The poultry-based organic fertilizer produced by R&J Partnership is so popular that the company is hoping that other egg-laying operations will become suppliers to the business. Contributed photos.


The pellets are marketed as the company’s commercial organic fertilizer for agriculture operations, but a portion is processed through a cracker crumbler that crumbles the product so that it can be applied easily with a standard lawn fertilizer spreader. This product consistency is bagged and marketed as Chickity Doo Doo, but the process also produces a fine dust. This is collected and marketed as a greens-grade organic fertilizer for golf courses.

Weiss emphasizes that what they are using is 100 percent poultry manure from egg layers, as opposed to poultry litter used in poultry-for-meat operations that is often mixed with sawdust or bedding, two materials that tend to dilute the nutrients in an organic fertilizer product. They also scrape out the manure on a daily basis as opposed to poultry-for-meat operations that typically clean out their barns every eight to nine weeks between flocks, meaning that R&J Partnership is able to keep odor to a minimum.

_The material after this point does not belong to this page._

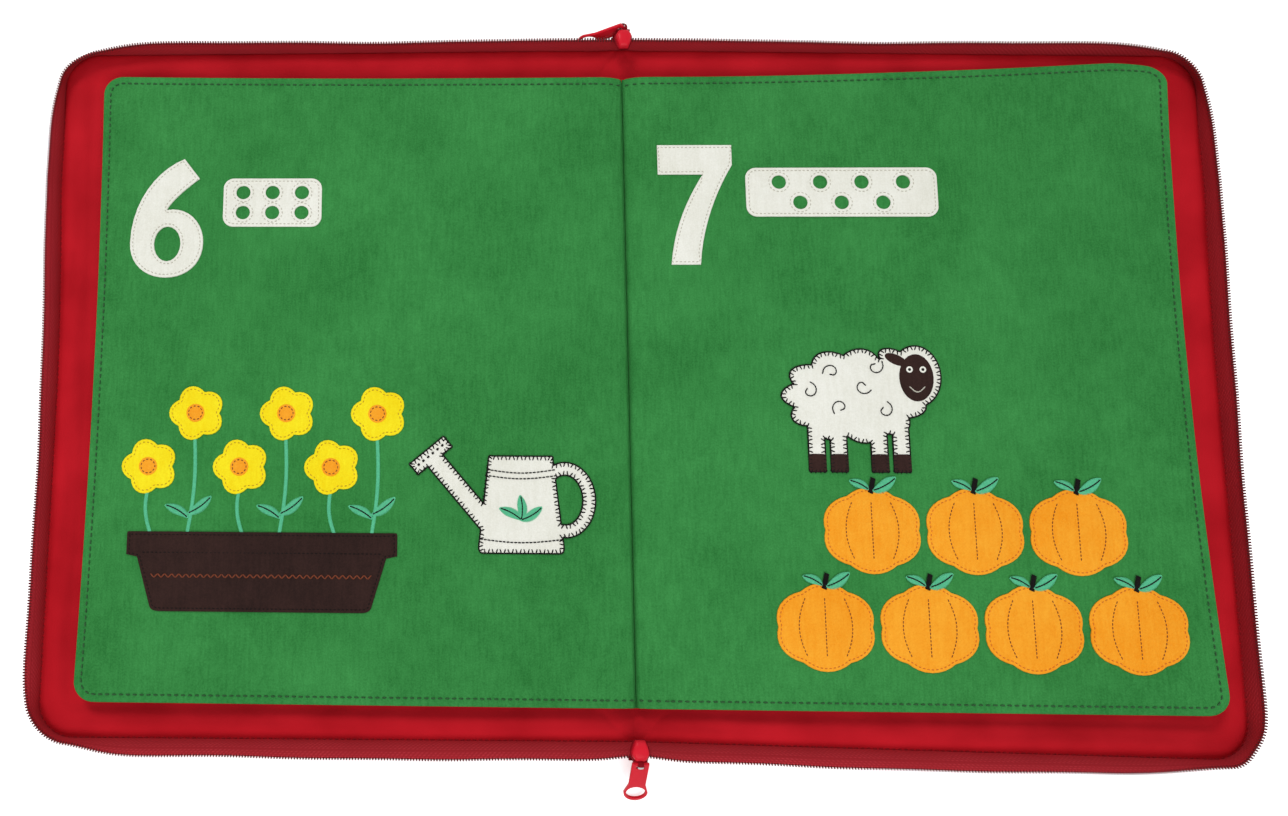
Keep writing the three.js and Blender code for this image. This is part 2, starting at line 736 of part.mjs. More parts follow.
function leftPagePieces() {
  const group = new THREE.Group();
  group.add(mesh("numeral_6", numeralSix(), creamFelt));
  group.add(mesh("tile_6", tile(tileSixCentre, tileSixWidth, [3, 3]), creamFelt));
  const trough = outline(planterShares, planterCentre, planterHalfWidth, planterHalfHeight);
  group.add(mesh("planter", felt(trough), brownFelt));
  for (let i = 0; i < flowerCount; i += 1) {
    const x = planterCentre[0] + (i - (flowerCount - 1) / 2) * flowerPitch;
    const y = pageTail + (i % 2 ? flowerHighTailMargin : flowerLowTailMargin);
    const blossom = felt(lobed([x, y], flowerRadius, flowerRadius, petals, petalNotchShare));
    group.add(mesh(`flower_${i + 1}`, blossom, yellowFelt));
  }
  group.add(mesh("watering_can", wateringCan(), creamFelt));
  return group;
}

function rightPagePieces() {
  const group = new THREE.Group();
  const seven = outline(sevenShares, sevenCentre, numeralWidth / 2, numeralHeight / 2);
  group.add(mesh("numeral_7", felt(seven), creamFelt));
  group.add(mesh("tile_7", tile(tileSevenCentre, tileSevenWidth, [4, 3]), creamFelt));
  for (let i = 0; i < pumpkinLowCount + pumpkinHighCount; i += 1) {
    const low = i < pumpkinLowCount;
    const fromLast = low ? i : i - pumpkinLowCount + 0.5;
    const centre = [pumpkinLast - fromLast * pumpkinPitch, pumpkinLowRow + (low ? 0 : pumpkinRowPitch)];
    const pumpkin = felt(lobed(centre, pumpkinHalfWidth, pumpkinHalfHeight, pumpkinRibs, ribNotchShare));
    group.add(mesh(`pumpkin_${i + 1}`, pumpkin, orangeFelt));
  }
  group.add(mesh("sheep", sheep(), creamFelt));
  return group;
}

const book = new THREE.Group();
book.add(coverPieces("back", "right", "right"));
book.add(spinePieces());
book.add(coverPieces("front", "left", "left"));
book.add(leaves());
book.add(zipSliders());
book.add(leftPagePieces());
book.add(rightPagePieces());

export default book;
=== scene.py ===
# %% [markdown]
# A soft counting book lies open and flat in its padded red case. The case zips shut round three
# sides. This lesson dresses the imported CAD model: felt leaves with sewn edges, a satin lining, a
# standing zip tape with its teeth, two painted sliders and the felt shapes on the open pages.
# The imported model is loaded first, because every piece takes its size and place from it.

import json
import math

import bmesh
import bpy
import numpy as np
from mathutils import Matrix, Vector

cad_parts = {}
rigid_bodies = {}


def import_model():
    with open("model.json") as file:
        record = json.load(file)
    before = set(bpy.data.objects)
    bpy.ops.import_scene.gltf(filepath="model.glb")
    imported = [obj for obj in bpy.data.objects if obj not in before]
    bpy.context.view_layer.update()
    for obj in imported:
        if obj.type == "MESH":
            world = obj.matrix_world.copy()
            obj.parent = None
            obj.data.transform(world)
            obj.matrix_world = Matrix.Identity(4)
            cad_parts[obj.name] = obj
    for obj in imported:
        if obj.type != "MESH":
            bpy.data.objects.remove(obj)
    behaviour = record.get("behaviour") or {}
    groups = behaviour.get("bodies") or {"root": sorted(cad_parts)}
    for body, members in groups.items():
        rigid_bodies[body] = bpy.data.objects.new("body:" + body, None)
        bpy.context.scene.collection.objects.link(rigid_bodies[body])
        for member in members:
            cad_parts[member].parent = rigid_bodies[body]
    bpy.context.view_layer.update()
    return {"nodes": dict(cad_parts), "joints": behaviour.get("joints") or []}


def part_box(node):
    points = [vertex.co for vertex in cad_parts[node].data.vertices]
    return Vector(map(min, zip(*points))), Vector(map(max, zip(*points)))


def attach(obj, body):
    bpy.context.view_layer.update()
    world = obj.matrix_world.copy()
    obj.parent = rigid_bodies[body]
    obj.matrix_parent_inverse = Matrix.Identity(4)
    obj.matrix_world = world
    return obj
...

One of the major challenges the company faces is the issue of phosphorus content in the organic fertilizer. While Wisconsin has given organic fertilizer an exemption from its ban on fertilizers containing phosphorus, the debate continues almost on a state-by-state basis as to whether organic fertilizers should be exempt. Fighting the exemption are chemical producers who claim that this gives organic fertilizer an unfair advantage. Companies like R&J Partnership have argued that the phosphorus from the manure generated on farms still needs to go somewhere and has support from research done at the University of Wisconsin indicating that application of phosphorus in a less concentrated form as part of organic fertilizer is actually part of the overall solution to dealing with phosphorus runoff problems.

“It is important to look at what the science says and the science is on our side,” says Weiss.